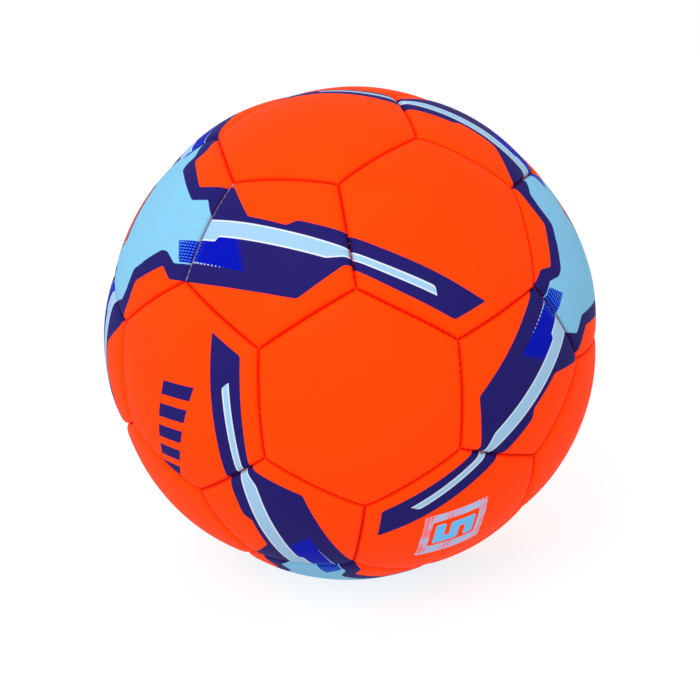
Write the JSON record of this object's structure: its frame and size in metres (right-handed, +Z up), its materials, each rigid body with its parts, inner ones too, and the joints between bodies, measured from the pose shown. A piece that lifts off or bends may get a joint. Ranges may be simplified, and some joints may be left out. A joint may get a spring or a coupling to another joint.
{
  "type": "soccer ball",
  "caption": "Round stitched soccer ball: orange hexagon and pentagon panels with navy, sky blue and royal blue print, thread in the seams, rubber bladder and needle valve.",
  "frame": {"origin": "centre of the ball", "axes": "-Y through the middle of the plain hexagon panel that faces the viewer, +Y through the valve in the hexagon opposite, +Z up through the middle of a seam between two hexagons, above a corner of the front hexagon"},
  "size_m": [0.2194, 0.2196, 0.217],
  "materials": {
    "hexagon_panel_skin": "matte grained synthetic leather, orange, with navy and sky blue print",
    "star_panel_skin": "matte grained synthetic leather, sky blue patch with a navy border on orange",
    "pentagon_panel_skin": "matte grained synthetic leather, navy band with sky and royal blue print on orange",
    "seam_thread": "waxed twisted polyester thread, dark red",
    "bladder_rubber": "matte black butyl rubber",
    "valve_rubber": "satin off-white moulded rubber",
    "valve_insert_silicone": "smooth grey silicone"
  },
  "bodies": {
    "root": {"hex_panel_01": "hexagon_panel_skin", "hex_panel_02": "hexagon_panel_skin", "hex_panel_03": "hexagon_panel_skin", "hex_panel_04": "hexagon_panel_skin", "hex_panel_05": "star_panel_skin", "hex_panel_06": "hexagon_panel_skin", "hex_panel_07": "star_panel_skin", "hex_panel_08": "hexagon_panel_skin", "hex_panel_09": "star_panel_skin", "hex_panel_10": "hexagon_panel_skin", "hex_panel_11": "hexagon_panel_skin", "hex_panel_12": "hexagon_panel_skin", "hex_panel_13": "hexagon_panel_skin", "hex_panel_14": "hexagon_panel_skin", "hex_panel_15": "hexagon_panel_skin", "hex_panel_16": "hexagon_panel_skin", "hex_panel_17": "hexagon_panel_skin", "hex_panel_18": "hexagon_panel_skin", "hex_panel_19": "hexagon_panel_skin", "hex_panel_20": "star_panel_skin", "pent_panel_01": "pentagon_panel_skin", "pent_panel_02": "pentagon_panel_skin", "pent_panel_03": "pentagon_panel_skin", "pent_panel_04": "pentagon_panel_skin", "pent_panel_05": "pentagon_panel_skin", "pent_panel_06": "pentagon_panel_skin", "pent_panel_07": "pentagon_panel_skin", "pent_panel_08": "pentagon_panel_skin", "pent_panel_09": "pentagon_panel_skin", "pent_panel_10": "pentagon_panel_skin", "pent_panel_11": "pentagon_panel_skin", "pent_panel_12": "pentagon_panel_skin", "seam_thread_01": "seam_thread", "seam_thread_02": "seam_thread", "seam_thread_03": "seam_thread", "seam_thread_04": "seam_thread", "seam_thread_05": "seam_thread", "seam_thread_06": "seam_thread", "seam_thread_07": "seam_thread", "seam_thread_08": "seam_thread", "seam_thread_09": "seam_thread", "seam_thread_10": "seam_thread", "seam_thread_11": "seam_thread", "seam_thread_12": "seam_thread", "bladder": "bladder_rubber", "valve_patch": "bladder_rubber", "valve_body": "valve_rubber", "valve_insert": "valve_insert_silicone"}
  },
  "joints": []
}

━━━━━━━━━━━━━━━━━━━━━━━━━━━━━━

• **Directions for this task**
Copy down the material exactly as written.

• **The response**
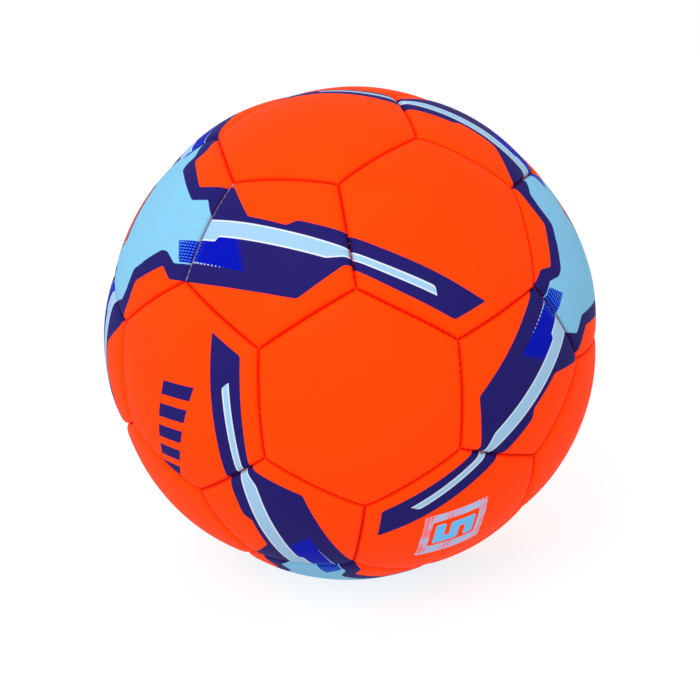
Write the JSON record of this object's structure: its frame and size in metres (right-handed, +Z up), its materials, each rigid body with its parts, inner ones too, and the joints between bodies, measured from the pose shown. A piece that lifts off or bends may get a joint. Ranges may be simplified, and some joints may be left out. A joint may get a spring or a coupling to another joint.
{
  "type": "soccer ball",
  "caption": "Round stitched soccer ball: orange hexagon and pentagon panels with navy, sky blue and royal blue print, thread in the seams, rubber bladder and needle valve.",
  "frame": {"origin": "centre of the ball", "axes": "-Y through the middle of the plain hexagon panel that faces the viewer, +Y through the valve in the hexagon opposite, +Z up through the middle of a seam between two hexagons, above a corner of the front hexagon"},
  "size_m": [0.2194, 0.2196, 0.217],
  "materials": {
    "hexagon_panel_skin": "matte grained synthetic leather, orange, with navy and sky blue print",
    "star_panel_skin": "matte grained synthetic leather, sky blue patch with a navy border on orange",
    "pentagon_panel_skin": "matte grained synthetic leather, navy band with sky and royal blue print on orange",
    "seam_thread": "waxed twisted polyester thread, dark red",
    "bladder_rubber": "matte black butyl rubber",
    "valve_rubber": "satin off-white moulded rubber",
    "valve_insert_silicone": "smooth grey silicone"
  },
  "bodies": {
    "root": {"hex_panel_01": "hexagon_panel_skin", "hex_panel_02": "hexagon_panel_skin", "hex_panel_03": "hexagon_panel_skin", "hex_panel_04": "hexagon_panel_skin", "hex_panel_05": "star_panel_skin", "hex_panel_06": "hexagon_panel_skin", "hex_panel_07": "star_panel_skin", "hex_panel_08": "hexagon_panel_skin", "hex_panel_09": "star_panel_skin", "hex_panel_10": "hexagon_panel_skin", "hex_panel_11": "hexagon_panel_skin", "hex_panel_12": "hexagon_panel_skin", "hex_panel_13": "hexagon_panel_skin", "hex_panel_14": "hexagon_panel_skin", "hex_panel_15": "hexagon_panel_skin", "hex_panel_16": "hexagon_panel_skin", "hex_panel_17": "hexagon_panel_skin", "hex_panel_18": "hexagon_panel_skin", "hex_panel_19": "hexagon_panel_skin", "hex_panel_20": "star_panel_skin", "pent_panel_01": "pentagon_panel_skin", "pent_panel_02": "pentagon_panel_skin", "pent_panel_03": "pentagon_panel_skin", "pent_panel_04": "pentagon_panel_skin", "pent_panel_05": "pentagon_panel_skin", "pent_panel_06": "pentagon_panel_skin", "pent_panel_07": "pentagon_panel_skin", "pent_panel_08": "pentagon_panel_skin", "pent_panel_09": "pentagon_panel_skin", "pent_panel_10": "pentagon_panel_skin", "pent_panel_11": "pentagon_panel_skin", "pent_panel_12": "pentagon_panel_skin", "seam_thread_01": "seam_thread", "seam_thread_02": "seam_thread", "seam_thread_03": "seam_thread", "seam_thread_04": "seam_thread", "seam_thread_05": "seam_thread", "seam_thread_06": "seam_thread", "seam_thread_07": "seam_thread", "seam_thread_08": "seam_thread", "seam_thread_09": "seam_thread", "seam_thread_10": "seam_thread", "seam_thread_11": "seam_thread", "seam_thread_12": "seam_thread", "bladder": "bladder_rubber", "valve_patch": "bladder_rubber", "valve_body": "valve_rubber", "valve_insert": "valve_insert_silicone"}
  },
  "joints": []
}